[BEGIN]

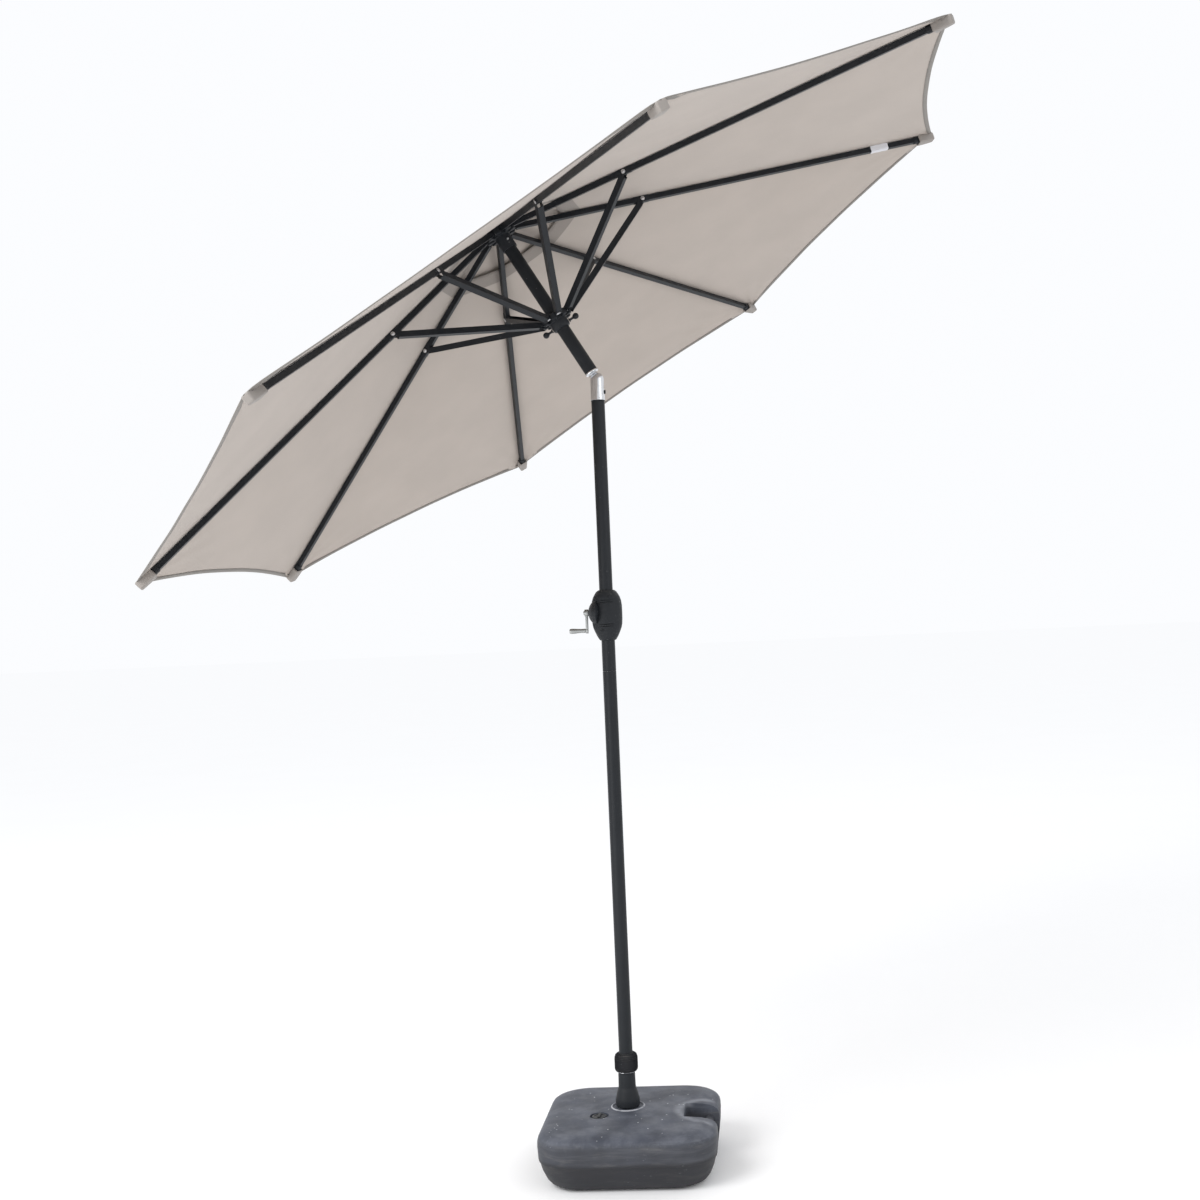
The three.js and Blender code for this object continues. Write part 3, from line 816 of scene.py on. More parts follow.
class UMBRELLA_OT_canopy_cloth(bpy.types.Operator):
    """Sew the eight panels, their bound hems and the seams over the ribs"""

    bl_idname = "umbrella.canopy_cloth"
    bl_label = "Canopy panels"

    def execute(self, context):
        s = context.scene.umbrella_cloth
        # One cloth in two copies: the face painted lighter as sunlight, the underside painted darker as
        # shade.
        face = canopy_cloth("canopy_face_painted_sunlight", s.face)
        shaded_underside_cloth = canopy_cloth("canopy_underside_painted_shade", s.underside)
        top = s.thickness + 0.0004
        low = -0.0009
        path = [
            (0.011, top), (0.004, top), (0.0, top), (-0.0012, -0.0001), (0.0, low), (0.006, low),
            (s.hem, low),
        ]
        for k in range(RIBS):
            panel = gore(k, s)
            modified(panel, "SOLIDIFY", thickness=s.thickness, offset=1.0, material_offset=0)
            paint_sides(panel, k)
            hem = strip(f"canopy_hem_{k + 1}", k, path, s)
            modified(hem, "SOLIDIFY", thickness=0.0004, offset=0.0)
            dress_cloth(panel, f"panel_{k + 1}", shaded_underside_cloth, face)
            dress_cloth(hem, f"panel_{k + 1}", binding())
            for obj in (panel, hem):
                smoothed(moved(obj, CANOPY))
                fold_with(obj)
            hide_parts(f"canopy_panel_{k + 1}")
        seams(s)
        return {"FINISHED"}


def paint_sides(panel, k):
    """The face that looks away from the ribs takes the second finish, the cloth painted lighter as sunlight;
    the rest keeps the first, painted darker as shade.
    """
    a = rib_angle(k + 0.5)
    outward = Vector((math.sin(DROOP) * math.cos(a), math.sin(DROOP) * math.sin(a), math.cos(DROOP)))
    for polygon in panel.data.polygons:
        polygon.material_index = 1 if polygon.normal.dot(outward) > 0.2 else 0


def seams(settings):
    """The felled seam over each rib, a low rounded ridge from the vent to the corner."""
    section = [
        (-0.0062, 0.0), (-0.0056, 0.0009), (-0.003, 0.0012), (0, 0.0014), (0.003, 0.0012),
        (0.0056, 0.0009), (0.0062, 0.0),
    ]
    steps = 80
    for k in range(RIBS):
        grid, marks = [], []
        for i in range(steps + 1):
            along = VENT_ALONG + (RIB_LENGTH - VENT_ALONG) * i / steps
            ripple = 0.0003 * math.sin(along * math.tau / PUCKER_PITCH + k)
            foot = CLOTH_LIFT + settings.thickness - 0.0004
            grid.append([Vector((along, y, foot + z + ripple)) for y, z in section])
            marks.append([mark(y, along) for y, _ in section])
        seam = sheet_from(f"canopy_seam_{k + 1}", grid, marks)
        modified(seam, "SOLIDIFY", thickness=0.0003, offset=0.0)
        smoothed(moved(seam, rib_frame(k)))
        dress_cloth(seam, f"rib_{k + 1}", bpy.data.materials["canopy_face_painted_sunlight"])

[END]

> _WRITTEN INSTRUCTION_
Repeat the material above in full, keeping every word.

> _COMPLETED TASK_
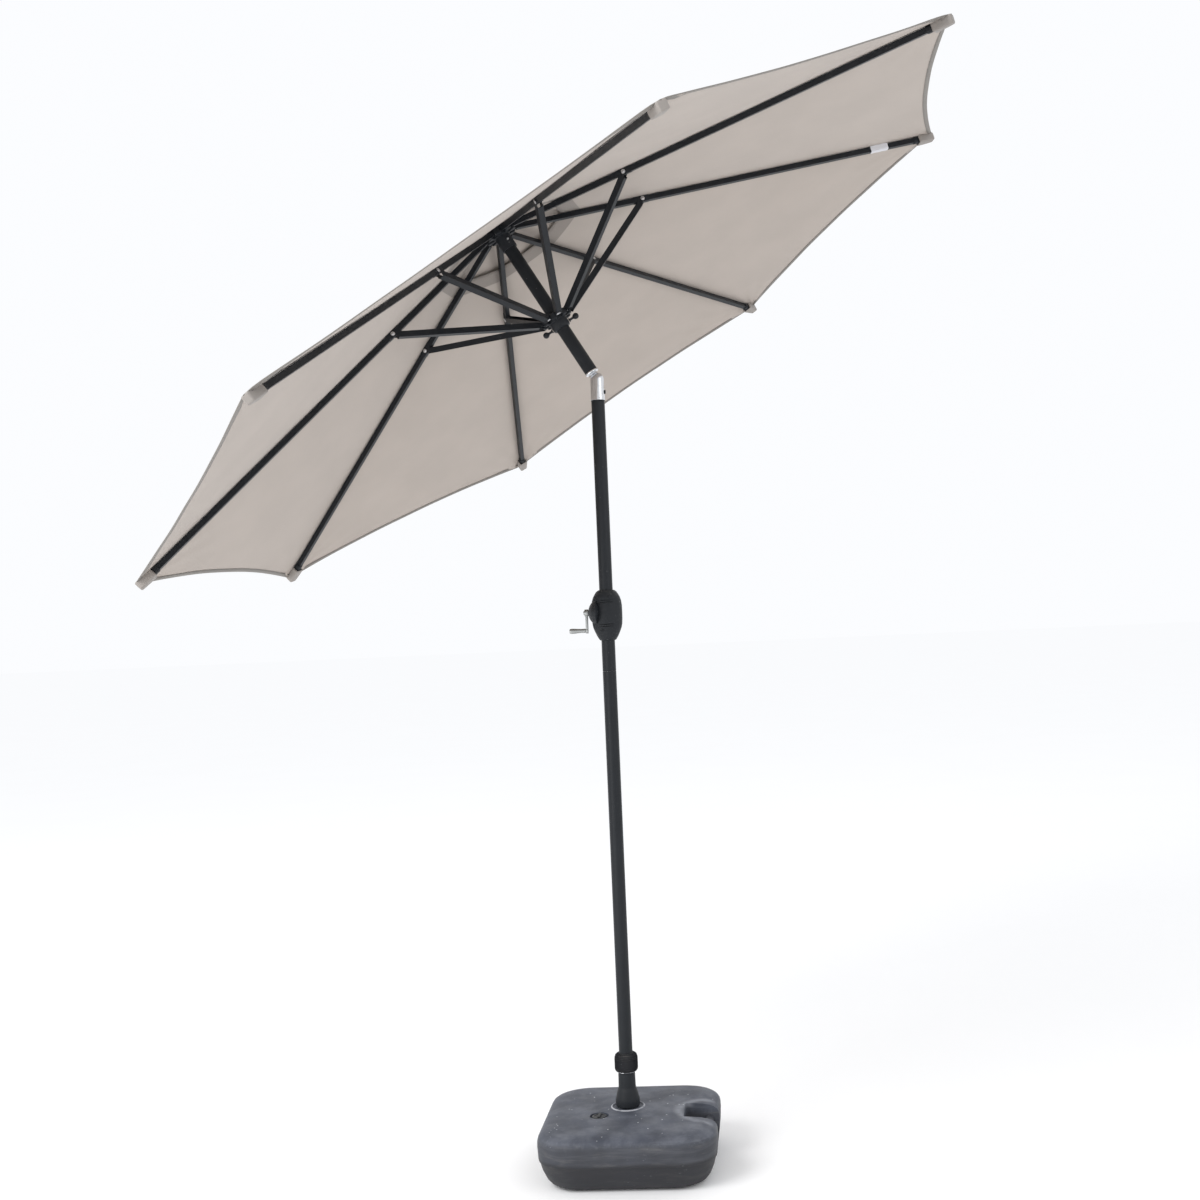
The three.js and Blender code for this object continues. Write part 3, from line 816 of scene.py on. More parts follow.
class UMBRELLA_OT_canopy_cloth(bpy.types.Operator):
    """Sew the eight panels, their bound hems and the seams over the ribs"""

    bl_idname = "umbrella.canopy_cloth"
    bl_label = "Canopy panels"

    def execute(self, context):
        s = context.scene.umbrella_cloth
        # One cloth in two copies: the face painted lighter as sunlight, the underside painted darker as
        # shade.
        face = canopy_cloth("canopy_face_painted_sunlight", s.face)
        shaded_underside_cloth = canopy_cloth("canopy_underside_painted_shade", s.underside)
        top = s.thickness + 0.0004
        low = -0.0009
        path = [
            (0.011, top), (0.004, top), (0.0, top), (-0.0012, -0.0001), (0.0, low), (0.006, low),
            (s.hem, low),
        ]
        for k in range(RIBS):
            panel = gore(k, s)
            modified(panel, "SOLIDIFY", thickness=s.thickness, offset=1.0, material_offset=0)
            paint_sides(panel, k)
            hem = strip(f"canopy_hem_{k + 1}", k, path, s)
            modified(hem, "SOLIDIFY", thickness=0.0004, offset=0.0)
            dress_cloth(panel, f"panel_{k + 1}", shaded_underside_cloth, face)
            dress_cloth(hem, f"panel_{k + 1}", binding())
            for obj in (panel, hem):
                smoothed(moved(obj, CANOPY))
                fold_with(obj)
            hide_parts(f"canopy_panel_{k + 1}")
        seams(s)
        return {"FINISHED"}


def paint_sides(panel, k):
    """The face that looks away from the ribs takes the second finish, the cloth painted lighter as sunlight;
    the rest keeps the first, painted darker as shade.
    """
    a = rib_angle(k + 0.5)
    outward = Vector((math.sin(DROOP) * math.cos(a), math.sin(DROOP) * math.sin(a), math.cos(DROOP)))
    for polygon in panel.data.polygons:
        polygon.material_index = 1 if polygon.normal.dot(outward) > 0.2 else 0


def seams(settings):
    """The felled seam over each rib, a low rounded ridge from the vent to the corner."""
    section = [
        (-0.0062, 0.0), (-0.0056, 0.0009), (-0.003, 0.0012), (0, 0.0014), (0.003, 0.0012),
        (0.0056, 0.0009), (0.0062, 0.0),
    ]
    steps = 80
    for k in range(RIBS):
        grid, marks = [], []
        for i in range(steps + 1):
            along = VENT_ALONG + (RIB_LENGTH - VENT_ALONG) * i / steps
            ripple = 0.0003 * math.sin(along * math.tau / PUCKER_PITCH + k)
            foot = CLOTH_LIFT + settings.thickness - 0.0004
            grid.append([Vector((along, y, foot + z + ripple)) for y, z in section])
            marks.append([mark(y, along) for y, _ in section])
        seam = sheet_from(f"canopy_seam_{k + 1}", grid, marks)
        modified(seam, "SOLIDIFY", thickness=0.0003, offset=0.0)
        smoothed(moved(seam, rib_frame(k)))
        dress_cloth(seam, f"rib_{k + 1}", bpy.data.materials["canopy_face_painted_sunlight"])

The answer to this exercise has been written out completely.